We can't have both, food safety on one side, and food 'un-safety' on the other, without lawyers getting involved. The people who have millions invested in their dairies dislike the notion of hobbyists playing dairy farmer and having a "Spinach Fiasco" situation. (Last years spinach problems with e-coli destroyed the fresh greens market). Most people (disclaimer!) assume whatever they eat or drink, is safe. If they get sick, for whatever reason, they expect to get justice and file suit against whoever has the deepest pockets. Lawyers love deep pockets.
People who are willing to 'take the chance' on miraculous properties of raw food should 'be on their own', if they want un-treated, un-pasteurized milk and other foods. I don't know, maybe someone can tell me... is there a real-time test one can do on a daily basis to check for the safety of raw milk?

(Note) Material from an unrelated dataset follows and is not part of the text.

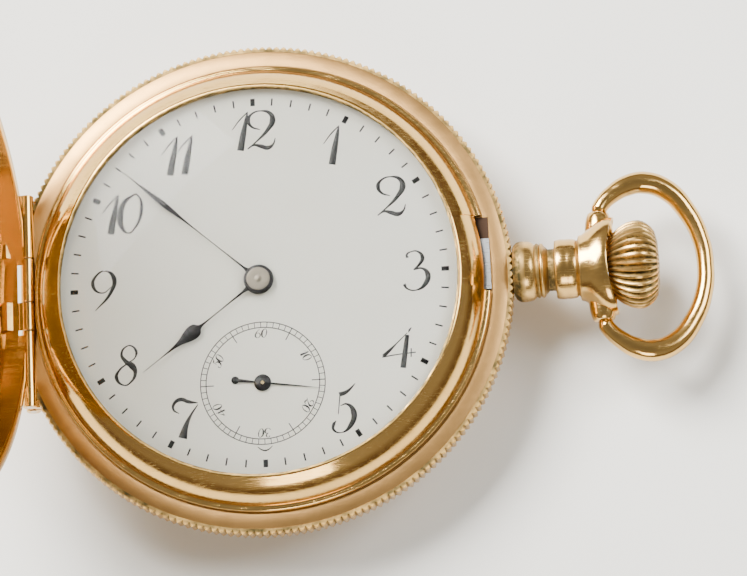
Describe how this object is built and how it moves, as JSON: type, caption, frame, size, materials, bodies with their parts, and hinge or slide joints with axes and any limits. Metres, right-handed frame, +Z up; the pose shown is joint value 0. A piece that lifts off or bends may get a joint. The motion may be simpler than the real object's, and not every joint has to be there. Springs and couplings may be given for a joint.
{
  "type": "hunter pocket watch",
  "caption": "Hunter-cased mechanical pocket watch with a hinged front lid, enamel dial with sub-seconds, fluted crown and bow.",
  "frame": {"origin": "middle of the back cover's flat rest face", "axes": "+Z up out of the dial, +X to the pendant at three o'clock, +Y to twelve o'clock"},
  "size_m": [0.0567, 0.035, 0.0383],
  "materials": {
    "polished_gold": "polished gold plate, worn",
    "reeded_gold": "coined edge, satin seat",
    "inner_gold": "polished gold plate",
    "crystal": "clear",
    "enamel": "white fired enamel with printed figures",
    "black_steel": "blackened steel",
    "steel": "polished steel",
    "blue_steel": "blued spring steel",
    "nickel": "damascened nickel",
    "wheel_brass": "gilt brass",
    "ruby": "synthetic ruby"
  },
  "bodies": {
    "root": {"back_hinge_pin": "steel", "balance_cock": "nickel", "barrel_bridge": "nickel", "bezel": "polished_gold", "bridge_jewels": "ruby", "bridge_screws": "steel", "case_band": "reeded_gold", "case_screws": "steel", "case_spring_screws": "steel", "center_jewel": "ruby", "click_screw": "steel", "click_spring": "steel", "clutch_lever": "steel", "cock_screw": "steel", "crystal": "crystal", "dial": "enamel", "front_hinge_pin": "steel", "hairspring_stud": "steel", "lift_spring": "steel", "main_plate": "nickel", "minute_wheel_post": "steel", "pallet_bridge": "nickel", "pendant": "polished_gold", "pendant_sleeve": "steel", "plate_jewels": "ruby", "setting_lever": "steel", "train_bridge": "nickel"},
    "front_cover": {"front_cover": "polished_gold"},
    "back_cover": {"back_cover": "polished_gold"},
    "inner_cover": {"inner_cover": "inner_gold"},
    "bow": {"bow": "polished_gold"},
    "winder": {"winding_pinion": "steel", "clutch_wheel": "steel"},
    "crown": {"crown": "polished_gold", "winding_stem": "steel"},
    "lock_spring": {"lock_spring": "steel"},
    "crown_wheel": {"crown_wheel": "steel", "crown_wheel_screw": "steel"},
    "ratchet_wheel": {"ratchet_wheel": "steel", "ratchet_screw": "steel", "barrel_arbor": "steel"},
    "click": {"click": "steel"},
    "minute_hand": {"minute_hand": "black_steel", "cannon_pinion": "steel"},
    "hour_hand": {"hour_hand": "black_steel", "hour_wheel": "wheel_brass"},
    "minute_wheel": {"minute_wheel": "wheel_brass"},
    "fourth_wheel": {"fourth_wheel": "wheel_brass", "seconds_hand": "black_steel"},
    "third_wheel": {"third_wheel": "wheel_brass"},
    "center_wheel": {"center_wheel": "wheel_brass"},
    "barrel": {"mainspring_barrel": "wheel_brass", "barrel_cover": "wheel_brass", "mainspring": "steel"},
    "escape_wheel": {"escape_wheel": "steel"},
    "pallet_fork": {"pallet_fork": "steel"},
    "balance": {"balance_wheel": "wheel_brass", "balance_staff": "steel", "hairspring": "blue_steel"},
    "regulator": {"regulator": "steel"}
  },
  "joints": [
    {"name": "front_cover_hinge", "type": "hinge", "parent": "root", "child": "front_cover", "pos_m": [-0.0164, 0, 0.00545], "axis": [0, -1, 0], "range_deg": [-101, 0]},
    {"name": "back_cover_hinge", "type": "hinge", "parent": "root", "child": "back_cover", "pos_m": [-0.0164, 0, 0.00405], "axis": [0, 1, 0], "range_deg": [0, 95]},
    {"name": "inner_cover_hinge", "type": "hinge", "parent": "root", "child": "inner_cover", "pos_m": [-0.01515, 0, 0.00263], "axis": [0, 1, 0], "range_deg": [0, 85.5]},
    {"name": "bow_swing", "type": "hinge", "parent": "root", "child": "bow", "pos_m": [0.0235, 0, 0.00475], "axis": [0, 1, 0], "range_deg": [-100, 100]},
    {"name": "stem_turn", "type": "hinge", "parent": "root", "child": "winder", "pos_m": [0.0103, 0, 0.00475], "axis": [1, 0, 0], "continuous": true},
    {"name": "crown_travel", "type": "slide", "parent": "winder", "child": "crown", "axis": [1, 0, 0], "range_m": [-0.00025, 0.0007]},
    {"name": "lock_spring_travel", "type": "slide", "parent": "root", "child": "lock_spring", "axis": [-1, 0, 0], "range_m": [0, 0.00025], "stiffness_N_per_m": 60},
    {"name": "crown_wheel_turn", "type": "hinge", "parent": "root", "child": "crown_wheel", "pos_m": [0.0079, 0, 0.003], "axis": [0, 0, 1], "continuous": true},
    {"name": "ratchet_turn", "type": "hinge", "parent": "root", "child": "ratchet_wheel", "pos_m": [0.00374, 0.00534, 0.003], "axis": [0, 0, 1], "continuous": true},
    {"name": "click_swing", "type": "hinge", "parent": "root", "child": "click", "pos_m": [-0.00186, 0.00754, 0.0027], "axis": [0, 0, 1], "range_deg": [-12, 12], "stiffness_Nm_per_rad": 0.00001},
    {"name": "minute_hand_turn", "type": "hinge", "parent": "root", "child": "minute_hand", "pos_m": [0, 0, 0.007], "axis": [0, 0, 1], "continuous": true},
    {"name": "minute_wheel_turn", "type": "hinge", "parent": "root", "child": "minute_wheel", "pos_m": [0.00288, 0, 0.006], "axis": [0, 0, 1], "continuous": true},
    {"name": "hour_hand_turn", "type": "hinge", "parent": "root", "child": "hour_hand", "pos_m": [0, 0, 0.007], "axis": [0, 0, 1], "continuous": true},
    {"name": "fourth_wheel_turn", "type": "hinge", "parent": "root", "child": "fourth_wheel", "pos_m": [0, -0.00725, 0.005], "axis": [0, 0, 1], "continuous": true},
    {"name": "third_wheel_turn", "type": "hinge", "parent": "root", "child": "third_wheel", "pos_m": [0.00274, -0.00423, 0.005], "axis": [0, 0, 1], "continuous": true},
    {"name": "center_wheel_turn", "type": "hinge", "parent": "root", "child": "center_wheel", "pos_m": [0, 0, 0.005], "axis": [0, 0, 1], "continuous": true},
    {"name": "barrel_turn", "type": "hinge", "parent": "root", "child": "barrel", "pos_m": [0.00374, 0.00534, 0.005], "axis": [0, 0, 1], "continuous": true},
    {"name": "escape_wheel_turn", "type": "hinge", "parent": "root", "child": "escape_wheel", "pos_m": [-0.0034, -0.00906, 0.005], "axis": [0, 0, 1], "continuous": true},
    {"name": "pallet_fork_swing", "type": "hinge", "parent": "root", "child": "pallet_fork", "pos_m": [-0.00505, -0.00715, 0.005], "axis": [0, 0, 1], "range_deg": [-6, 6]},
    {"name": "balance_swing", "type": "hinge", "parent": "root", "child": "balance", "pos_m": [-0.00743, -0.00396, 0.004], "axis": [0, 0, 1], "range_deg": [-270, 270], "stiffness_Nm_per_rad": 0.0000001},
    {"name": "regulator_shift", "type": "hinge", "parent": "root", "child": "regulator", "pos_m": [-0.00743, -0.00396, 0.002], "axis": [0, 0, 1], "range_deg": [-20, 20]}
  ],
  "couplings": [
    {"joint": "inner_cover_hinge", "follows": "back_cover_hinge", "ratio": 0.9},
    {"joint": "crown_wheel_turn", "follows": "stem_turn", "ratio": 0.39394},
    {"joint": "ratchet_turn", "follows": "stem_turn", "ratio": -0.25},
    {"joint": "minute_wheel_turn", "follows": "minute_hand_turn", "ratio": -0.33333},
    {"joint": "hour_hand_turn", "follows": "minute_hand_turn", "ratio": 0.083333},
    {"joint": "third_wheel_turn", "follows": "fourth_wheel_turn", "ratio": -0.13333},
    {"joint": "center_wheel_turn", "follows": "fourth_wheel_turn", "ratio": 0.016667},
    {"joint": "barrel_turn", "follows": "fourth_wheel_turn", "ratio": -0.0025641},
    {"joint": "escape_wheel_turn", "follows": "fourth_wheel_turn", "ratio": -10}
  ]
}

Everything I've read leads me to believe that one must send the tests off to a laboratory. If I'm wrong, it won't be the first time... maybe first time today, but it's still young...
I may be an overly rational thinking six moves ahead (think: chess) kind of guy, but it is beyond me why anyone would risk their farm for a handful of coins. If a person was risk averse and took out a policy with riders insuring against lawsuits from illness resulting from raw milk or other products, I could understand it... but, the premiums would kill whatever miniscule profits could be obtained. And, on profits, if people are honest with themselves, and include everything involved with the costs of production, including labor and fuel, the cost benefits ratio is very very low, unless you have some well healed customers that can pay many multiples of the normal price.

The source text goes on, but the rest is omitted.